Let’s say, though, that you’re hosting a cocktail party or something a little livelier than a sit-down dinner party. You’re not dancing, necessarily, but you might want to feel a groove that matches your Martini. “I think that kind of lo-fi house-type stuff is always fun,” Derrick says. “It's got a bit of drive but it's not completely dance-dance music. And neo-soul is nice – a bit of Erykah never goes astray. Both Erykahs actually, Erykah Badu and Erika de Casier, they're both tasteful and subtle and not in your face.”
Beyond the specifics, Derrick suggests not overthinking things. Find some artists, albums, genres that you like, and queue them up – but no need to turn it into a DJ set. “I'd throw everything into maybe quiet, medium and loud [playlists] and then not think about it and just go on shuffle,” he says. “But I think one shouldn't be afraid of an album – an album’s there to do an album’s work.

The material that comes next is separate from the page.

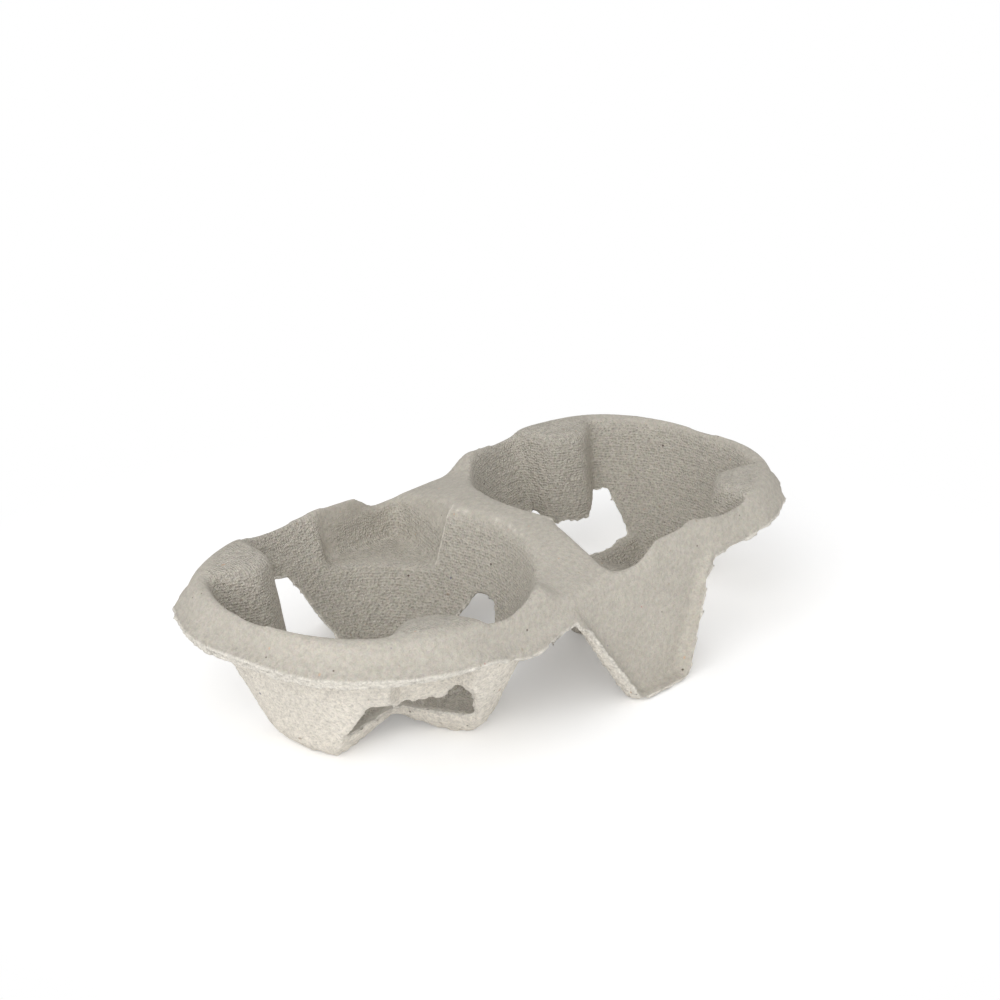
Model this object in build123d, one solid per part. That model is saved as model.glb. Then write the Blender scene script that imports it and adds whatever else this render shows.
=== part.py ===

I would never be curating it song-by-song, that's DJing.”
Ultimately – and this goes back to Derrick’s regret that friends might feel intimidated playing music around him – it’s important to let your own preferences do the talking. Sure, take the advice, but don’t forget that it’s only advice and not a case of right and wrong. “I think if you have people over at your house and you have particular tastes, you should inject a bit of your personality into it, right? Otherwise you may as well just put on Spotify radio, which is easy and fine, but boring.”